Encouraged by this, Kisaka's people came over into Senna
fully armed and beating their drums, and were received into
the house of a native Portuguese. They had the village at their mercy,
yet could have been driven off by half a dozen policemen. The commandant
could only look on with bitter sorrow. He had soldiers, it is true,
but it is notorious that the native militia of both Senna and Kilimane
never think of standing to fight, but invariably run away,
and leave their officers to be killed. They are brave only among
the peaceable inhabitants. One of them, sent from Kilimane
with a packet of letters or expresses, arrived while I was at Senna.

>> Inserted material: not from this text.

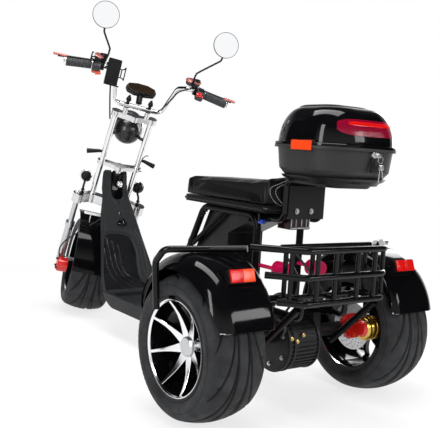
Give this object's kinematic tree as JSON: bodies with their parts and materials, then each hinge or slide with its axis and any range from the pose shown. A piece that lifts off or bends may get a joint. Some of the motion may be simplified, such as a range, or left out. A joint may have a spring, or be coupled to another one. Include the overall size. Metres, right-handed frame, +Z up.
{
  "type": "motorized trike",
  "caption": "Motorized trike with one steered front wheel, bench seat, rear fenders, cargo basket and a lidded top box.",
  "frame": {"origin": "on the floor, at the middle of the outline's width and length", "axes": "+Y forward, +X to the rider's right, +Z up"},
  "size_m": [1.0406, 2.1154, 1.4558],
  "materials": {
    "frame_black": "satin black paint",
    "panel_black": "gloss black",
    "panel_grey": "textured dark grey",
    "battery_black": "satin",
    "vinyl": "grained vinyl",
    "tyre_rubber": "matt",
    "rim_black": "gloss black with bright faces",
    "chrome": "polished",
    "silver": "satin silver",
    "cast_black": "painted black",
    "red_lens": "red lens",
    "lamp_black": "gloss",
    "rubber": "ribbed",
    "caliper_red": "gloss red",
    "mirror": "mirror glass"
  },
  "bodies": {
    "chassis": {"main_frame": "frame_black", "seat_frame": "frame_black", "leg_shield": "panel_grey", "floor_deck": "panel_grey", "battery_box": "battery_black", "seat_base": "battery_black", "seat_cushion": "vinyl", "box_rack": "frame_black", "box_bin": "panel_grey", "left_fender": "panel_black", "right_fender": "panel_black", "fender_lamps": "red_lens", "tail_lamp": "red_lens", "marker_lamps": "red_lens", "guard_bars": "frame_black", "rear_basket": "frame_black", "axle_housing": "cast_black", "drive_motor": "cast_black", "rear_links": "frame_black"},
    "fork": {"steering_stem": "silver", "fork_tubes": "chrome", "top_yoke": "silver", "handlebar": "chrome", "grips": "rubber", "bar_controls": "lamp_black", "mirrors": "mirror", "display": "lamp_black", "phone_holder": "battery_black", "headlamp": "lamp_black", "fog_lamps": "chrome", "turn_signals": "lamp_black", "fork_legs": "silver", "front_axle": "silver", "front_fender": "panel_black", "front_caliper": "caliper_red"},
    "front_wheel": {"front_tyre": "tyre_rubber", "front_rim": "rim_black"},
    "left_wheel": {"left_tyre": "tyre_rubber", "left_rim": "rim_black"},
    "right_wheel": {"right_tyre": "tyre_rubber", "right_rim": "rim_black"},
    "lid": {"box_lid": "panel_black"}
  },
  "joints": [
    {"name": "steering", "type": "hinge", "parent": "chassis", "child": "fork", "pos_m": [0, 0.5925, 0.7], "axis": [0, -0.4648, 0.8854], "range_deg": [-12.8, 57.2]},
    {"name": "front_wheel_spin", "type": "hinge", "parent": "fork", "child": "front_wheel", "pos_m": [-0.00582, 0.81859, 0.23868], "axis": [0.9259, -0.3345, -0.1756], "continuous": true},
    {"name": "left_wheel_spin", "type": "hinge", "parent": "chassis", "child": "left_wheel", "pos_m": [-0.382, -0.7267, 0.2385], "axis": [1, 0, 0], "continuous": true},
    {"name": "right_wheel_spin", "type": "hinge", "parent": "chassis", "child": "right_wheel", "pos_m": [0.382, -0.7267, 0.2385], "axis": [1, 0, 0], "continuous": true},
    {"name": "lid_hinge", "type": "hinge", "parent": "chassis", "child": "lid", "pos_m": [0, -0.7027, 0.89315], "axis": [-1, 0, 0], "range_deg": [0, 75]}
  ]
}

He had been charged to deliver them with all speed, but Senhor Isidore
had in the mean time gone to Kilimane, remained there a fortnight,
and reached Senna again before the courier came. He could not punish him.
We gave him a passage in our boat, but he left us in the way
to visit his wife, and, "on urgent private business," probably gave up
the service altogether, as he did not come to Kilimane all the time
I was there. It is impossible to describe the miserable state of decay
into which the Portuguese possessions here have sunk.
The revenues are not equal to the expenses, and every officer I met
told the same tale, that he had not received one farthing of pay
for the last four years. They are all forced to engage in trade
for the support of their families. Senhor Miranda had been actually engaged
against the enemy during these four years, and had been highly lauded
in the commandant's dispatches to the home government, but when he applied
to the Governor of Kilimane for part of his four years' pay, he offered him
twenty dollars only. Miranda resigned his commission in consequence.
The common soldiers sent out from Portugal received some pay in calico.
They all marry native women, and, the soil being very fertile, the wives find
but little difficulty in supporting their husbands. There is no direct trade
with Portugal. A considerable number of Banians, or natives of India,
come annually in small vessels with cargoes of English and Indian goods
from Bombay. It is not to be wondered at, then, that there have been
attempts made of late years by speculative Portuguese in Lisbon to revive
the trade of Eastern Africa by means of mercantile companies. One was
formally proposed, which was modeled on the plan of our East India Company;
and it was actually imagined that all the forts, harbors, lands, etc.,
might be delivered over to a company, which would bind itself
to develop the resources of the country, build schools, make roads,
improve harbors, etc., and, after all, leave the Portuguese
the option of resuming possession.
Another effort has been made to attract commercial enterprise
to this region by offering any mining company permission to search
for the ores and work them. Such a company, however, would gain but little
in the way of protection or aid from the government of Mozambique,
as that can but barely maintain a hold on its own small possessions;
the condition affixed of importing at the company's own cost
a certain number of Portuguese from the island of Madeira or the Azores,
in order to increase the Portuguese population in Africa, is impolitic.
Taxes would also be levied on the minerals exported. It is noticeable
that all the companies which have been proposed in Portugal
have this put prominently in the preamble, "and for the abolition
of the inhuman slave-trade." This shows either that the statesmen in Portugal
are enlightened and philanthropic, or it may be meant as a trap
for English capitalists; I incline to believe the former.